[start Source excerpt]

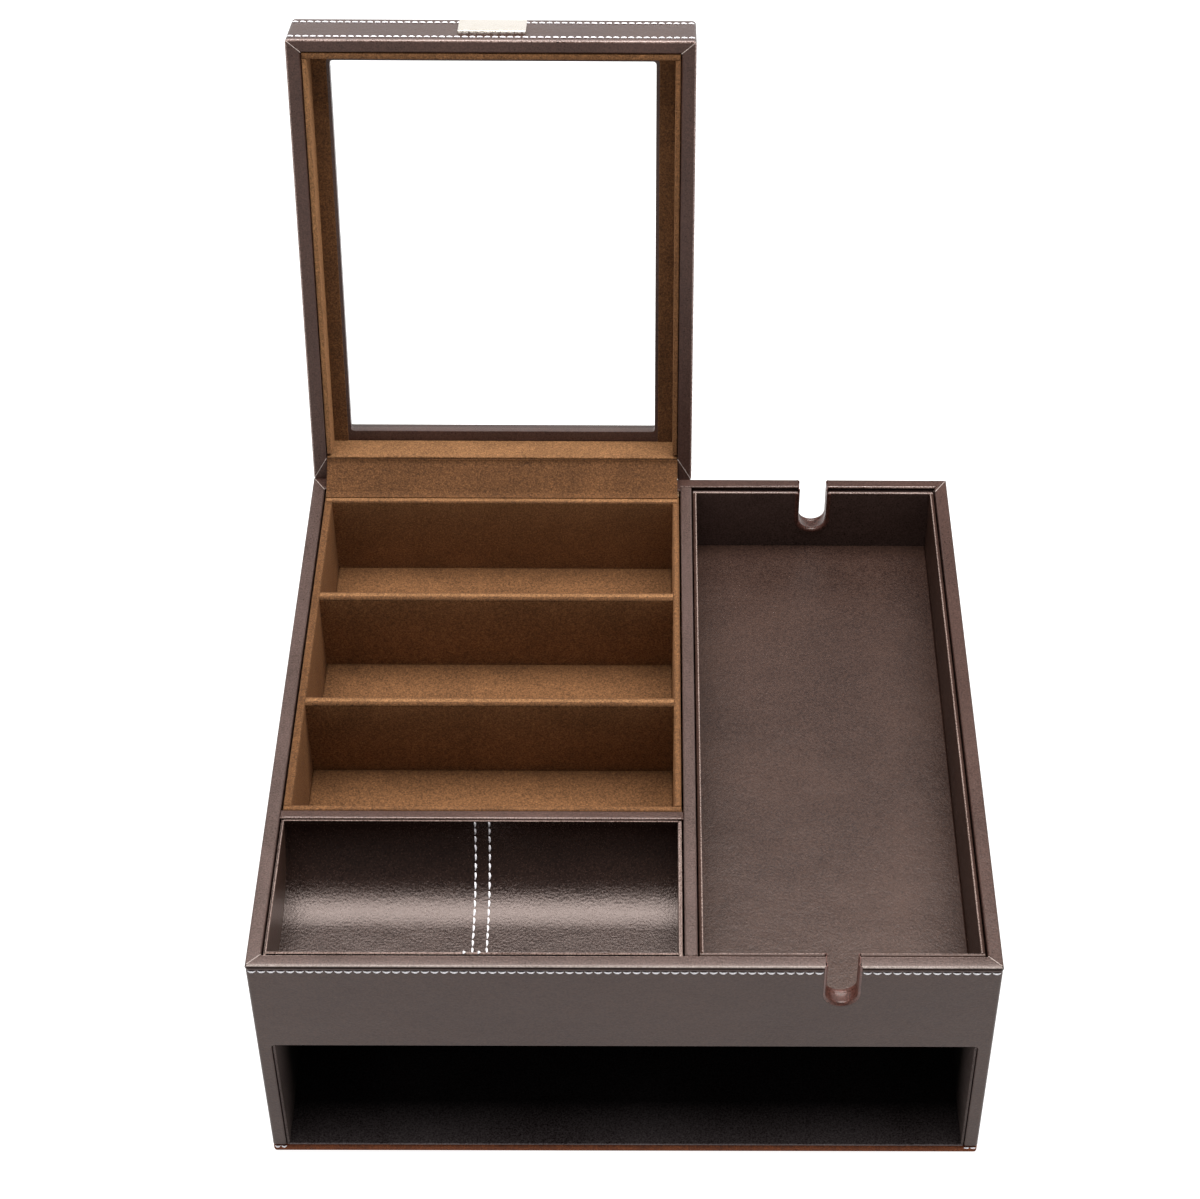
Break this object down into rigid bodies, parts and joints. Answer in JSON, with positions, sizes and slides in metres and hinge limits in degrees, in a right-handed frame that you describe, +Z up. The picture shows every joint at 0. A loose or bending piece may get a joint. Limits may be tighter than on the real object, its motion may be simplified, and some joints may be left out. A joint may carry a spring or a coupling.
{
  "type": "valet box with glazed glasses compartment",
  "caption": "Leather-covered valet box: glazed hinged lid over glasses slots, curved scoop tray, long tray with cable notches, open cubby below.",
  "frame": {"origin": "centre of the case's underside", "axes": "+Z up, +X to the right seen from the open cubby side, +Y to the rear, where the lid is hinged"},
  "size_m": [0.32, 0.3944, 0.3572],
  "materials": {
    "brown_leather": "dark brown faux leather over board, fine grain, satin",
    "edge_leather": "glossy reddish-brown painted leather edging",
    "brown_suede": "mid-brown suede-like flock over board, matt",
    "russet_suede": "russet suede-like sheet under the base",
    "black_lining": "black lining paper over thin board",
    "fibreboard": "plain fibreboard, hidden inside",
    "glass": "clear flat glass",
    "polished_nickel": "polished nickel plate",
    "hinge_steel": "plated steel"
  },
  "bodies": {
    "case": {"base_board": "fibreboard", "base_cover": "russet_suede", "case_hinge_leaves": "hinge_steel", "case_hinge_screws": "hinge_steel", "case_hinge_strip": "brown_suede", "cross_divider": "brown_leather", "cubby_ceiling_lining": "black_lining", "cubby_floor_lining": "black_lining", "cubby_rear_lining": "black_lining", "cubby_side_linings": "black_lining", "front_apron": "brown_leather", "front_notch_trim": "edge_leather", "front_rim": "brown_leather", "hinge_pins": "hinge_steel", "hinge_rail": "fibreboard", "left_rim": "brown_leather", "left_side_panel": "brown_leather", "long_divider": "brown_leather", "middle_deck": "fibreboard", "rear_notch_trim": "edge_leather", "rear_panel": "brown_leather", "rear_rim": "brown_leather", "right_rim": "brown_leather", "right_side_panel": "brown_leather", "scoop_left_lining": "brown_leather", "scoop_panel": "brown_leather", "scoop_ribs": "fibreboard", "scoop_right_lining": "brown_leather", "slot_front_divider": "brown_suede", "slot_front_lining": "brown_suede", "slot_front_pad": "brown_suede", "slot_left_lining": "brown_suede", "slot_middle_pad": "brown_suede", "slot_rear_divider": "brown_suede", "slot_rear_lining": "brown_suede", "slot_rear_pad": "brown_suede", "slot_right_lining": "brown_suede", "tray_battens": "fibreboard", "tray_floor_board": "fibreboard", "tray_floor_pad": "brown_leather", "tray_front_lining": "brown_leather", "tray_left_lining": "brown_leather", "tray_rear_lining": "brown_leather", "tray_right_lining": "brown_leather"},
    "lid": {"clasp_plate": "polished_nickel", "lid_front_lining": "brown_suede", "lid_front_rail": "brown_leather", "lid_glass": "glass", "lid_hinge_leaves": "hinge_steel", "lid_hinge_screws": "hinge_steel", "lid_hinge_strip": "brown_suede", "lid_inner_board": "brown_leather", "lid_left_lining": "brown_suede", "lid_left_rail": "brown_leather", "lid_rear_lining": "brown_suede", "lid_rear_rail": "brown_leather", "lid_right_lining": "brown_suede", "lid_right_rail": "brown_leather", "lid_rim": "brown_leather", "lid_top_frame": "brown_leather"}
  },
  "joints": [
    {"name": "lid_hinge", "type": "hinge", "parent": "case", "child": "lid", "pos_m": [0, 0.1565, 0.13415], "axis": [1, 0, 0], "range_deg": [0, 103]}
  ]
}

[end Source excerpt]

Copy every line exactly. Leave nothing out.

• Response:
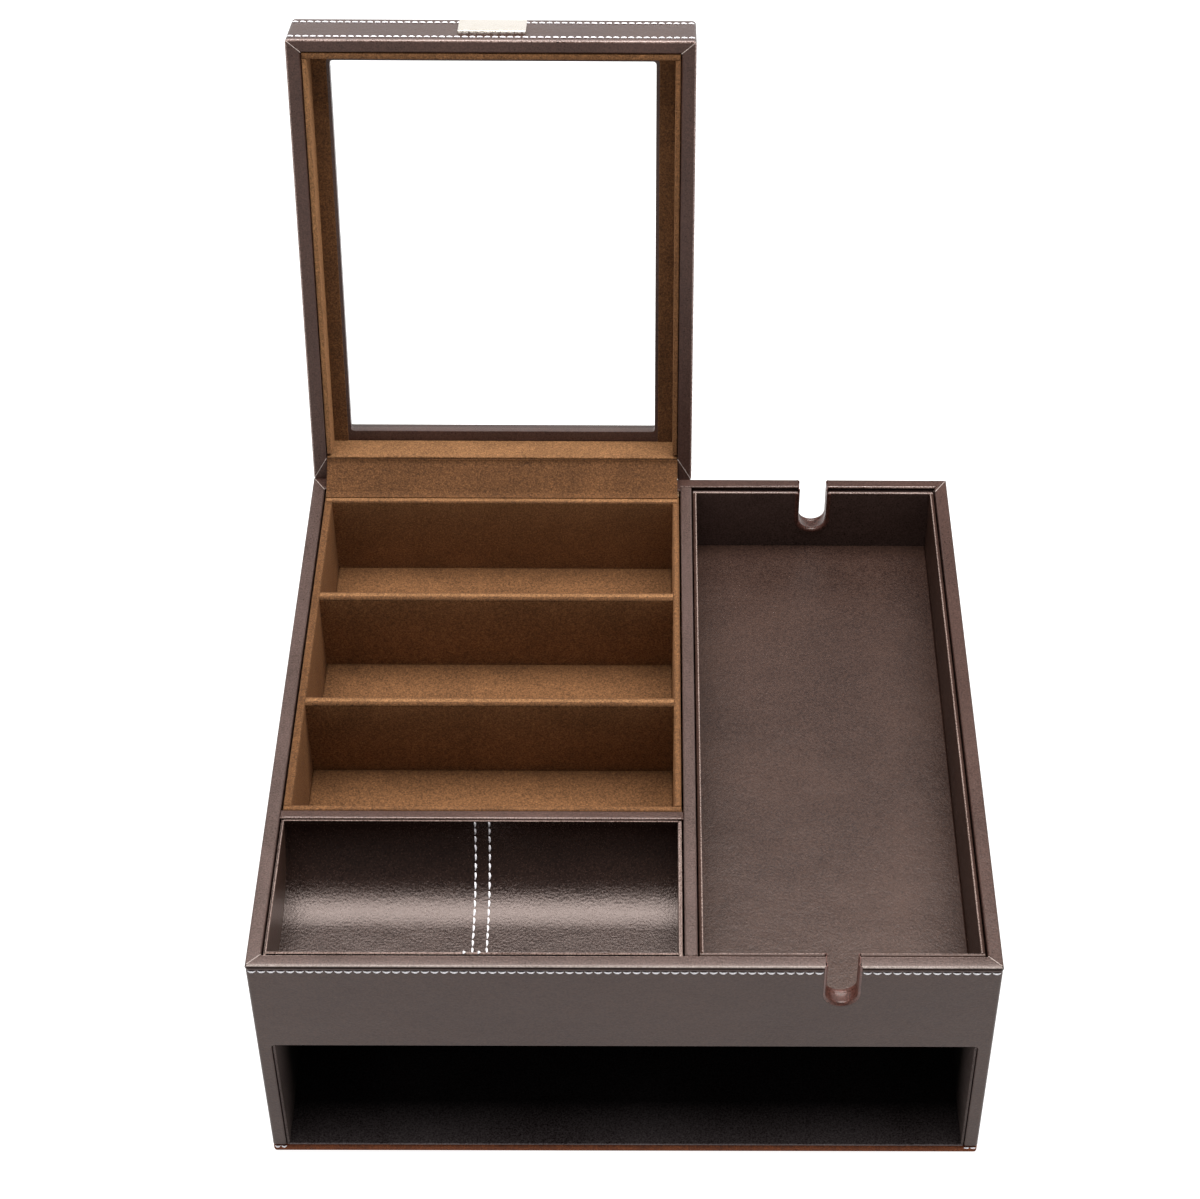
Break this object down into rigid bodies, parts and joints. Answer in JSON, with positions, sizes and slides in metres and hinge limits in degrees, in a right-handed frame that you describe, +Z up. The picture shows every joint at 0. A loose or bending piece may get a joint. Limits may be tighter than on the real object, its motion may be simplified, and some joints may be left out. A joint may carry a spring or a coupling.
{
  "type": "valet box with glazed glasses compartment",
  "caption": "Leather-covered valet box: glazed hinged lid over glasses slots, curved scoop tray, long tray with cable notches, open cubby below.",
  "frame": {"origin": "centre of the case's underside", "axes": "+Z up, +X to the right seen from the open cubby side, +Y to the rear, where the lid is hinged"},
  "size_m": [0.32, 0.3944, 0.3572],
  "materials": {
    "brown_leather": "dark brown faux leather over board, fine grain, satin",
    "edge_leather": "glossy reddish-brown painted leather edging",
    "brown_suede": "mid-brown suede-like flock over board, matt",
    "russet_suede": "russet suede-like sheet under the base",
    "black_lining": "black lining paper over thin board",
    "fibreboard": "plain fibreboard, hidden inside",
    "glass": "clear flat glass",
    "polished_nickel": "polished nickel plate",
    "hinge_steel": "plated steel"
  },
  "bodies": {
    "case": {"base_board": "fibreboard", "base_cover": "russet_suede", "case_hinge_leaves": "hinge_steel", "case_hinge_screws": "hinge_steel", "case_hinge_strip": "brown_suede", "cross_divider": "brown_leather", "cubby_ceiling_lining": "black_lining", "cubby_floor_lining": "black_lining", "cubby_rear_lining": "black_lining", "cubby_side_linings": "black_lining", "front_apron": "brown_leather", "front_notch_trim": "edge_leather", "front_rim": "brown_leather", "hinge_pins": "hinge_steel", "hinge_rail": "fibreboard", "left_rim": "brown_leather", "left_side_panel": "brown_leather", "long_divider": "brown_leather", "middle_deck": "fibreboard", "rear_notch_trim": "edge_leather", "rear_panel": "brown_leather", "rear_rim": "brown_leather", "right_rim": "brown_leather", "right_side_panel": "brown_leather", "scoop_left_lining": "brown_leather", "scoop_panel": "brown_leather", "scoop_ribs": "fibreboard", "scoop_right_lining": "brown_leather", "slot_front_divider": "brown_suede", "slot_front_lining": "brown_suede", "slot_front_pad": "brown_suede", "slot_left_lining": "brown_suede", "slot_middle_pad": "brown_suede", "slot_rear_divider": "brown_suede", "slot_rear_lining": "brown_suede", "slot_rear_pad": "brown_suede", "slot_right_lining": "brown_suede", "tray_battens": "fibreboard", "tray_floor_board": "fibreboard", "tray_floor_pad": "brown_leather", "tray_front_lining": "brown_leather", "tray_left_lining": "brown_leather", "tray_rear_lining": "brown_leather", "tray_right_lining": "brown_leather"},
    "lid": {"clasp_plate": "polished_nickel", "lid_front_lining": "brown_suede", "lid_front_rail": "brown_leather", "lid_glass": "glass", "lid_hinge_leaves": "hinge_steel", "lid_hinge_screws": "hinge_steel", "lid_hinge_strip": "brown_suede", "lid_inner_board": "brown_leather", "lid_left_lining": "brown_suede", "lid_left_rail": "brown_leather", "lid_rear_lining": "brown_suede", "lid_rear_rail": "brown_leather", "lid_right_lining": "brown_suede", "lid_right_rail": "brown_leather", "lid_rim": "brown_leather", "lid_top_frame": "brown_leather"}
  },
  "joints": [
    {"name": "lid_hinge", "type": "hinge", "parent": "case", "child": "lid", "pos_m": [0, 0.1565, 0.13415], "axis": [1, 0, 0], "range_deg": [0, 103]}
  ]
}